Temporal Residual Jacobians For Rig-free Motion Transfer

TL;DR

Temporal Residual Jacobians address rig-free motion transfer by learning local spatial and temporal deformations that transfer motion from a stick-figure to unrigged meshes. It jointly trains two networks, integrates changes across space via a differentiable Poisson solve and across time via a neural ODE operating in Jacobian space, with a residual correction mechanism. It does not require canonical templates or rigs during training or inference and can handle long motion sequences across diverse shapes, including non-humanoids. Evaluations on AMASS, DeformingThings4D, and COP3D show improved realism and reduced artifacts compared to VertexODE and NJF baselines.

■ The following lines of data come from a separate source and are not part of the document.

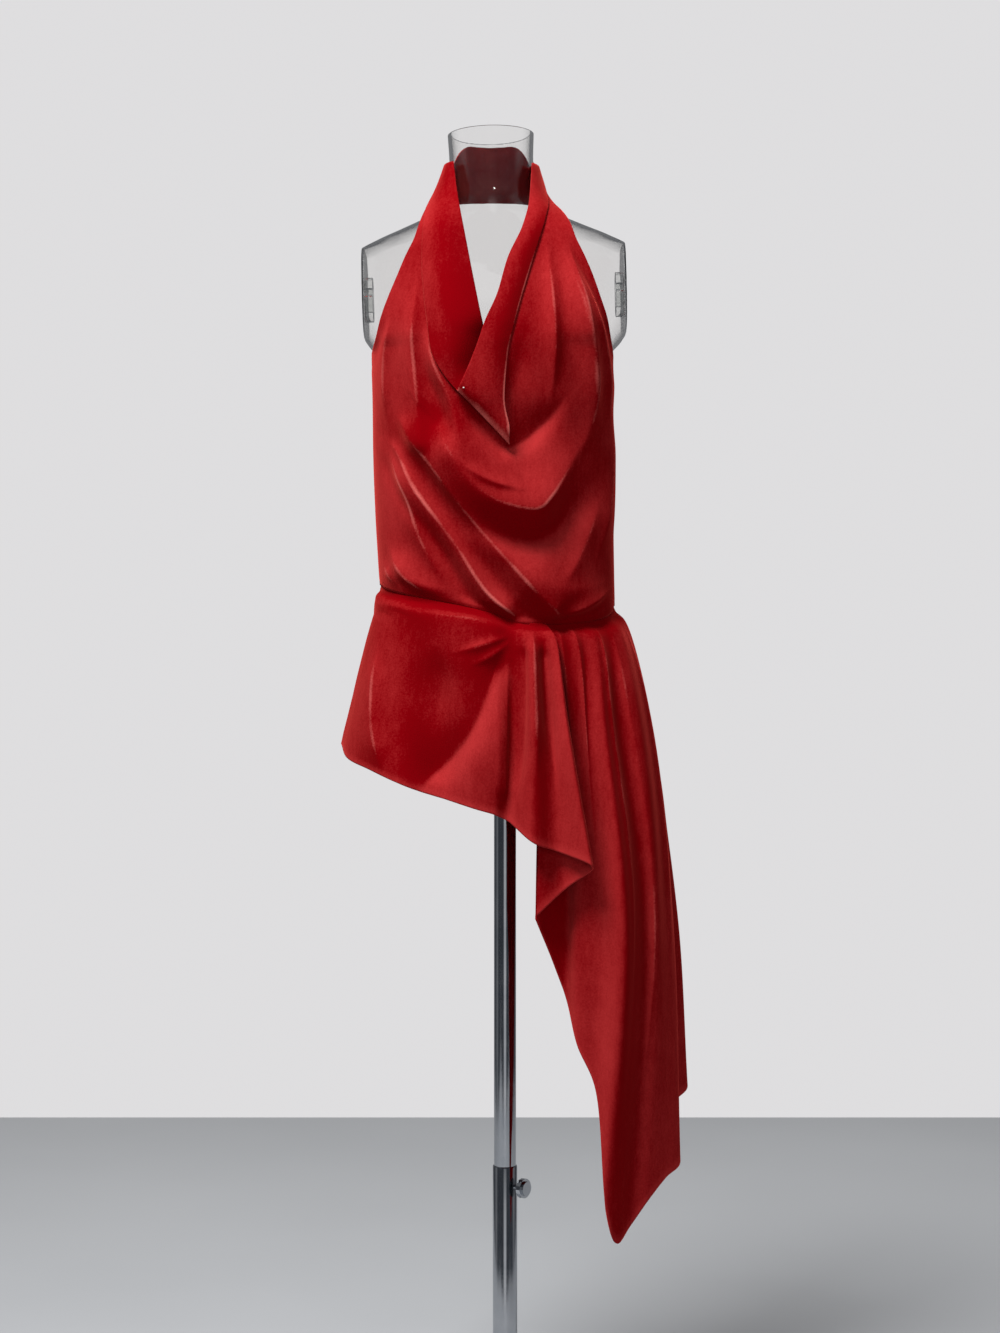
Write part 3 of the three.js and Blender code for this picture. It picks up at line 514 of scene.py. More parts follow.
# The same sections read all the way round, by the angle from the front.
def ringGrid(angle, height):
    half, front, back, centre, square = (
        readTable(clothSections, "z", name, height)
        for name in ("half", "front", "back", "centre", "square"))
    across, ahead = np.sin(angle), np.cos(angle)
    reach = (np.abs(across) ** square + np.abs(ahead) ** square) ** (-1 / square)
    y = -np.where(ahead > 0, front, back) * ahead * reach
    return np.stack([centre + half * across * reach, y, height + 0 * angle], -1)


# How far a table of folds lifts a place, and how near it is to a crest line, as a painted highlight along
# the crests. Each fold is a crest that falls off by its own width on each side of its line (upper is the
# side to the left of its run), with a trough of its own depth beyond the under side. Towards its two ends
# it gets lower and narrower.
def foldLift(x, z, folds, glint=1):
    total = np.zeros(np.broadcast(x, z).shape)
    crest = np.zeros(total.shape)
    for fold in folds.values():
        line = throughPoints(np.array([[px, pz, 0] for px, pz in fold["line"]], float),
                             np.linspace(0, 1, 40))[:, :2]
        nearest = np.full(total.shape, 1e9)
        side = np.zeros(total.shape)
        fadeSum = np.zeros(total.shape)
        nearness = np.full(total.shape, 1e-12)
        for k in range(len(line) - 1):
            run = line[k + 1] - line[k]
            share = np.clip(((x - line[k, 0]) * run[0] + (z - line[k, 1]) * run[1]) / (run @ run), 0, 1)
            dx, dz = x - line[k, 0] - share * run[0], z - line[k, 1] - share * run[1]
            distance = np.hypot(dx, dz)
            side = np.where(distance < nearest, run[0] * dz - run[1] * dx, side)
            nearest = np.minimum(nearest, distance)
            along = (k + share) / (len(line) - 1)
            fade = soft(along / fold.get("start", 0.35)) * soft((1 - along) / fold.get("end", 0.35))
            weight = np.exp(-distance / 6)  # neighbouring stretches share what lies between them
            fadeSum += weight * fade
            nearness += weight
        fade = fadeSum / nearness
        wide = np.where(side > 0, fold["upper"], fold["under"]) * (0.4 + 0.6 * fade)
        total += fold["lift"] * fade * np.exp(-(nearest / wide) ** fold.get("crest", 1.45))
        beyond = np.where(side > 0, 9, (nearest / fold["under"] - 1.8) / 0.8)
        total -= fold.get("hollow", 0) * fade * np.exp(-beyond ** 2)
        # A painted highlight along the crest of each fold that stands out.
        if fold["lift"] > 0:
            bright = fold.get("glint", glint) * fade * np.exp(-(nearest / paintedShadeLook["highlightWidth"]) ** 2)
            crest = np.maximum(crest, bright)
    return total, crest


# Painted light and shade, from 0 where a fold turns down or to the right, away from the lamp, to 1 where it
# turns up to the light: a middle value, plus shares of how far the folded grid's normals lean up and across
# from the smooth one.
def slopeShading(grid, smooth, turnedOut, middle):
    lean = gridNormals(grid, turnedOut) - gridNormals(smooth, turnedOut)
    return middle + paintedShadeLook["up"] * lean[..., 2] + paintedShadeLook["across"] * lean[..., 0]


# Folds of the front, each a line of x and z with its lift and its width above and under the crest.
frontFolds = {
    "pouch": {"lift": 23, "upper": 58, "under": 22, "start": 0.2, "end": 0.4, "crest": 1.6,
     "hollow": 7, "line": [[-90, 1397], [-78, 1382], [-59, 1348], [-38, 1317], [-18, 1298], [8, 1287],
                           [36, 1284], [52, 1300], [68, 1322], [91, 1358], [115, 1396]]},
    "leftArm": {"glint": 0.8, "lift": 11, "upper": 34, "under": 11, "start": 0.4, "end": 0.3, "crest": 1.6,
     "hollow": 3, "line": [[-101, 1530], [-96, 1495], [-85, 1462], [-69, 1427], [-56, 1386], [-49, 1352]]},
    "pouchRight": {"glint": 0.5, "lift": 9, "upper": 14, "under": 18, "line": [
        [96, 1350], [111, 1400], [112, 1451], [101, 1516], [84, 1594], [68, 1652]]},
    "leftLine": {"lift": 8, "upper": 9, "under": 16, "end": 0.12, "glint": 0.6, "line": [
        [-113, 1592], [-118, 1516], [-114, 1460], [-104, 1388], [-94, 1350]]},
    "long": {"lift": 17, "upper": 32, "under": 16, "start": 0.28, "end": 0.08, "hollow": 5, "line": [
        [-144, 1415], [-123, 1386], [-95, 1348], [-46, 1276], [-3, 1223], [37, 1174], [75, 1138]]},
    "second": {"lift": 14, "upper": 22, "under": 13, "start": 0.35, "end": 0.1, "hollow": 4, "line": [
        [-158, 1381], [-138, 1359], [-105, 1301], [-61, 1237], [-21, 1174], [19, 1140]]},
    "third": {"lift": 9, "upper": 16, "under": 13, "end": 0.5, "line": [
        [-157, 1376], [-141, 1335], [-125, 1301], [-114, 1262], [-95, 1218], [-68, 1180]]},
    "fourth": {"lift": 9, "upper": 18, "under": 10, "end": 0.25, "line": [
        [-154, 1241], [-135, 1206], [-105, 1178], [-74, 1164]]},
    "fifth": {"lift": 4, "upper": 10, "under": 7, "line": [[-160, 1215], [-150, 1196], [-138, 1182]]},
    "neckFold": {"glint": 0.6, "lift": 8, "upper": 10, "under": 12, "line": [
        [53, 1651], [59, 1568], [62, 1497], [61, 1420]]},
    "neckFold2": {"glint": 0.8, "lift": 9, "upper": 11, "under": 12, "line": [
        [81, 1640], [97, 1555], [107, 1464], [115, 1399]]},
    "neckFold3": {"glint": 0.6, "lift": 8, "upper": 10, "under": 11, "line": [
        [98, 1592], [119, 1519], [132, 1458], [137, 1393]]},
    "leftSide": {"glint": 0.5, "lift": 5, "upper": 8, "under": 12, "line": [
        [-150, 1540], [-157, 1470], [-156, 1399]]},
    "innerSwag": {"lift": -9, "upper": 26, "under": 12, "start": 0.25, "end": 0.3, "line": [
        [-68, 1440], [-48, 1409], [-27, 1384], [0, 1363], [24, 1371], [45, 1388], [66, 1410], [84, 1440]]},
    "pouchCrease": {"lift": 3.5, "upper": 12, "under": 5, "glint": 0.4, "line": [
        [-51, 1340], [-20, 1319], [16, 1308]]},
    "belly": {"lift": 8, "upper": 50, "under": 26, "crest": 2, "glint": 0.25, "line": [
        [0, 1232], [45, 1192], [95, 1182], [135, 1200]]},
    "rightLow": {"lift": 6, "upper": 18, "under": 14, "glint": 0.4, "line": [
        [128, 1310], [100, 1238], [71, 1185]]},
    "rightSide": {"glint": 0.4, "lift": 6, "upper": 14, "under": 9, "line": [
        [139, 1440], [141, 1360], [134, 1280], [118, 1215]]},
    "hipRoll": {"lift": 7, "upper": 14, "under": 6, "glint": 0.5, "line": [
        [64, 1143], [100, 1156], [142, 1182]]},
}

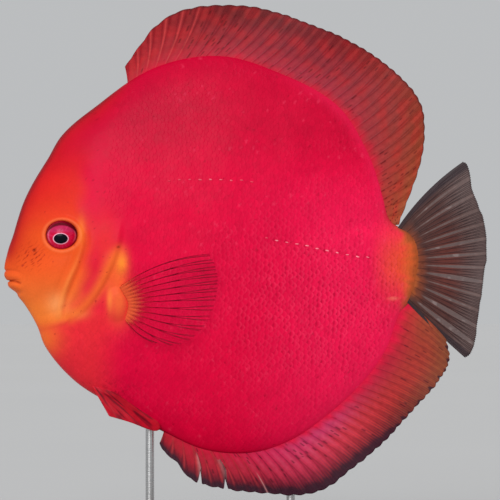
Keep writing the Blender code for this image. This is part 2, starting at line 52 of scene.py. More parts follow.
# Middle of the disc, over the floor
CENTRE_X = -7.0
CENTRE_Z = 102.0

# The photo: size of a pixel on the fish, pixels a side, and its middle in pixels from the disc's middle
PIXEL = 0.35
PICTURE = 500
PICTURE_MIDDLE = (25, 5)
CAMERA_AWAY = 2000.0
SENSOR = 36.0

# The flesh, as in the solids: outline (bearing, radius) and half thickness by place along the fish
OUTLINE = (
    (1.5, 68.2), (6.5, 65.8), (11.0, 59.5), (19.0, 58.9), (37.5, 62.2), (52.0, 65.6), (73.0, 66.7),
    (91.0, 69.8), (109.0, 70.2), (129.0, 68.8), (144.0, 70.8), (152.0, 70.6), (165.0, 72.8),
    (174.0, 74.3), (179.5, 76.2), (184.0, 77.4), (188.0, 76.2), (194.0, 72.2), (200.5, 70.3),
    (207.0, 70.6), (220.0, 68.6), (235.0, 65.2), (250.0, 65.4), (265.0, 68.8), (282.0, 69.9),
    (306.0, 66.4), (330.0, 65.6), (341.0, 64.6), (346.5, 67.4), (354.0, 68.6),
)
# The outline again, run on past a full turn at both ends
ROUND_OUTLINE = (
    [(b - 360.0, r) for b, r in OUTLINE[-3:]] + list(OUTLINE) + [(b + 360.0, r) for b, r in OUTLINE[:3]]
)
HALF_WIDTHS = (
    (-80.0, 14.0), (-62.0, 17.0), (-45.0, 17.2), (-25.0, 14.8), (0.0, 13.6), (22.0, 12.2), (42.0, 10.0),
    (70.0, 8.0),
)
RIM_HALF = 0.9
RIM_POWER = 24
FACE_BLUNTNESS = 0.5
BODY_BLUNTNESS = 0.75
FACE_BLEND = (1.25, -0.1)

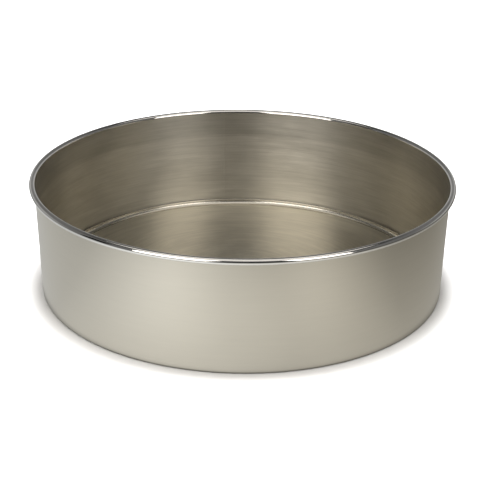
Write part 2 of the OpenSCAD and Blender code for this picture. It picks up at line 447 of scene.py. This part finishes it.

The approach offers a practical pathway to robust motion transfer for diverse, rig-free meshes.

Abstract

We introduce Temporal Residual Jacobians as a novel representation to enable data-driven motion transfer. Our approach does not assume access to any rigging or intermediate shape keyframes, produces geometrically and temporally consistent motions, and can be used to transfer long motion sequences. Central to our approach are two coupled neural networks that individually predict local geometric and temporal changes that are subsequently integrated, spatially and temporally, to produce the final animated meshes. The two networks are jointly trained, complement each other in producing spatial and temporal signals, and are supervised directly with 3D positional information. During inference, in the absence of keyframes, our method essentially solves a motion extrapolation problem. We test our setup on diverse meshes (synthetic and scanned shapes) to demonstrate its superiority in generating realistic and natural-looking animations on unseen body shapes against SoTA alternatives. Supplemental video and code are available at https://temporaljacobians.github.io/ .

Figures (6)

• Figure 1: Given a stick figure dance motion (top-right), Temporal Residual Jacobians retarget the animation to unseen, unrigged meshes (top-left) across time, producing realistic motion dynamics. Please refer to the supplemental webpage for videos. Our method can be trained on limited data, does not require rigged models or skinning weights during training or inference, and does not assume paired sequences or registration to any canonical template mesh. The method was trained on other bodyshapes: no target characters were seen during training. All results in the paper and supplemental material were obtained with automatic feature correspondences and without any postprocessing or smoothing applied.
• Figure 2: Method overview. Starting from input stick figure motion ($\{M_i\}$) and a target body shape ($X_0$), Residual Temporal Jacobians makes local predictions, using primary $f_P$ and residual $f_R$ MLPs, to predict spatial and temporal changes to per-triangle Jacobians. These are then integrated in space, via a Poisson solve, and in time, via numerical Euler stepping, to predict motion dynamics at time frame $t$. These two learnable modules are trained simultaneously with only direct object-level supervision using a combination of positional and Jacobian losses. We use the ground-truth meshes from AMASS to supervise the predictions. The time $t$ input is positionally encoded.
• Figure 3: Generalization across bodyshapes. We show results of different motion transfers on meshes found in-the-wild (blue), FAUST scans (pink) and Mixamo characters (green). We observe a smooth motion consistent with the target geometry in each case. Please see supplemental materials.
• Figure 4: Generalization across shapes with very sparse training sets. Here, we show motion transfer from two animal sequences (in yellow) sampled from the DeformingThings4D dataset def4d, to animal meshes found in the wild (in blue). Our method was trained on only two sequences from this dataset and yet generates plausible motion transfer to unseen shapes. Rigs were not available to our algorithm at training and/or test time. (Note: blue sequences have been slightly globally rotated for visibility.)
• Figure 5: Motion transfer from COP3D dataset. We train on only four sequences of dogs obtained from the COP3D dataset sinha2023common, which are monocular video recordings of animal motion, and transfer the observed regressed motion (in yellow) to creature meshes found in the wild (in blue).